New How good is "good enough"?

Except for choosing the settings that provide the Tessovar's highest NA (see above), there is nothing else you can do about its inherently low NA by modern standards (short of applying AI-based enhancements, which is not acceptable for exacting purposes like illustration in scientific publications). The only additional thing you can do is choosing the right tool for the job.

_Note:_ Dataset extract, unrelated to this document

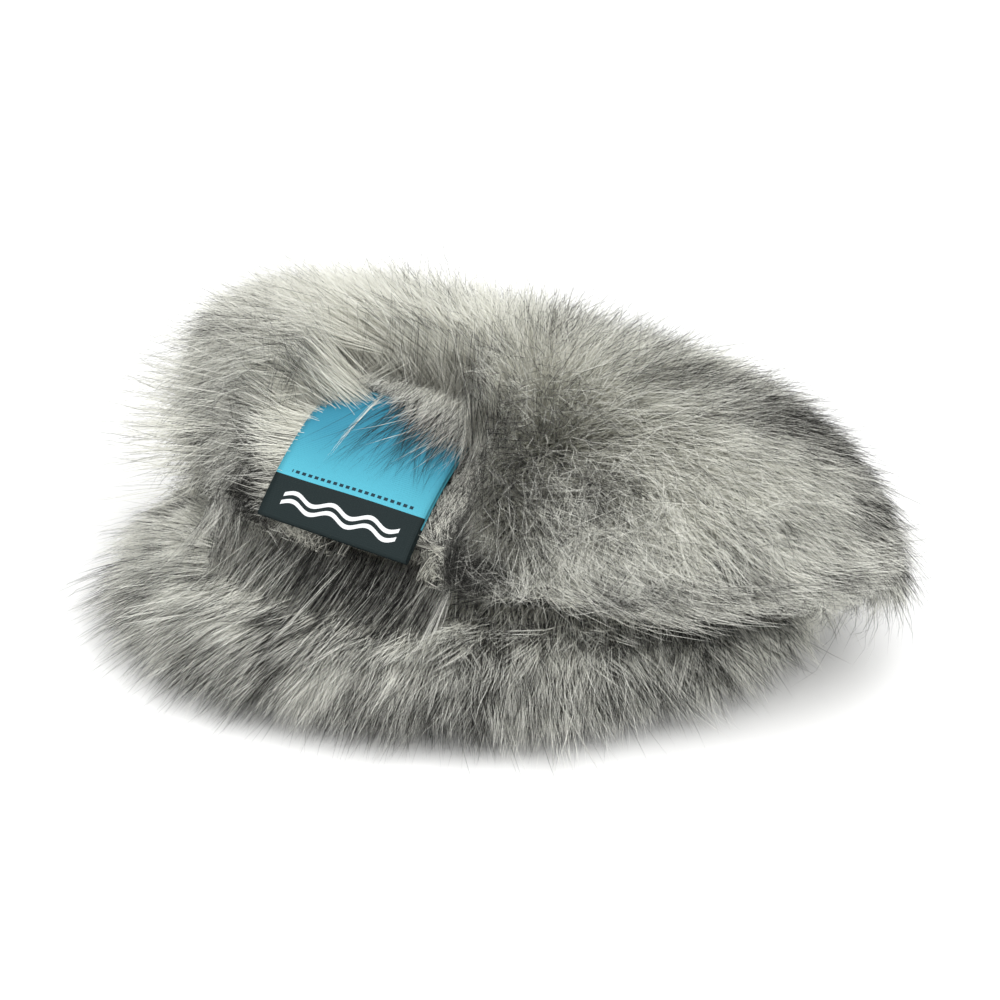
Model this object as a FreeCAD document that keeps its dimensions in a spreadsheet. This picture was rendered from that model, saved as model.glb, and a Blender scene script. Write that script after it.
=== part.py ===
"""Fur slip-on cover for a microphone windshield, lying flat on its side.

A bag of two knitted fur panels, sewn together round the left, back and right and
open at the front. Each open lip is turned in to a hem with elastic inside. A
folded woven label is sewn on the upper panel and lies over the upper lip.

Frame: +X to the right along the mouth, +Y into the bag, +Z up. The origin is the
centre of the footprint, on the surface that the cover lies on. Millimetres.
"""
import FreeCAD, Part
import math
import os

doc = FreeCAD.newDocument("fur_cover")

# ---------------------------------------------------------------- driving dimensions

SIZES = {
    # the sewn bag, without its fur: one rim ellipse with a dome above and one below
    "BagCentreX": -1.6,
    "BagCentreY": 11.0,
    "BagHalfWidth": 76.0,
    "BagHalfDepth": 48.0,
    "UpperBulge": 23.0,
    "LowerBulge": 17.0,
    "Backing": 1.6,
    # the level at which the two panels meet, and half the slit left between them
    "SeamHeight": 32.0,
    "SeamGap": 0.15,
    "MouthHalfHeight": 5.0,
    "MouthSetback": 16.0,
    # fur of the upper panel, an ellipsoid higher at its left end
    "UpperFurX": 4.4,
    "UpperFurY": 7.0,
    "UpperFurHalfWidth": 105.0,
    "UpperFurHalfDepth": 58.0,
    "UpperFurHeight": 60.0,
    "UpperFurTurn": -9.0,
    "UpperFurTilt": 6.0,
    # fur of the lower panel, spread on the surface that the cover lies on
    "LowerFurX": -6.0,
    "LowerFurY": 0.0,
    "LowerFurCentreZ": 5.0,
    "LowerFurHalfWidth": 104.0,
    "LowerFurHalfDepth": 70.0,
    "LowerFurHeight": 55.0,
    "LowerFurTurn": 16.0,
    # hems of the mouth: a turned-in casing with flat elastic inside it
    "CasingThick": 3.0,
    "CasingLower": 5.0,
    "CasingUpper": 7.0,
    "ElasticInset": 1.0,
    "ElasticThick": 1.0,
    "ElasticMargin": 1.2,
    # seam round the left, back and right
    "AllowanceWide": 5.0,
    "AllowanceHigh": 3.2,
    # sewing thread
    "ThreadRadius": 0.35,
    "StitchLength": 2.4,
    # woven label, folded in two, curved over the fur
    "LabelWidth": 46.0,
    "LabelRadius": 75.0,
    "LabelArc": 36.6,
    "TapeThick": 0.7,
    "TapeGap": 0.5,
    "LabelRootX": -30.2,
    "LabelRootY": 6.4,
    "LabelRootZ": 60.2,
    "LabelTurn": -13.5,
    "LabelRootSlope": 5.6,
    # motion: the upper half lifts about the back seam, the label about its stitching
    "MouthSwing": 25.0,
    "LabelSwing": 40.0,
    "Clearance": 1.5,
    # larger than the whole cover, for trimming
    "Far": 150.0,
}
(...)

  • If you need to display just one, or a handful of poster-sized images that will be scrutinized from a distance of just a few cm, don't use a Tessovar. Use instead focus stacking, and perhaps also panorama compositing, with a Mitutoyo M Plan Apo HR with the highest combination of NA and magnification that you can find, or afford. Don't forget to also provide a tube lens and a camera that provide the desired magnification, coverage and image resolution, and matches the objective's capabilities.
  • On the other hand, if you need to produce hundreds or thousands of images that will be displayed on a web site, or offset-printed on paper at small sizes in a book or magazine, using a Tessovar will make your job much more comfortable, as well as time- and labor-effective, not the least because the higher DOF of the Tessovar will likely avoid the need to focus-stack each of these images, which is a must with a high-NA modern system.

More tests of the Tessovar and a comparison with other specialist lenses are available here.

The Zeiss Tessovar is far from alone in providing a low NA. Among more modern equipment, the Unitron, Navitar and Optem industrial zooms discussed above, as well as the Mitakon 85mm f/2.8 1-5X, are further examples of relatively low-NA photomacrography optics.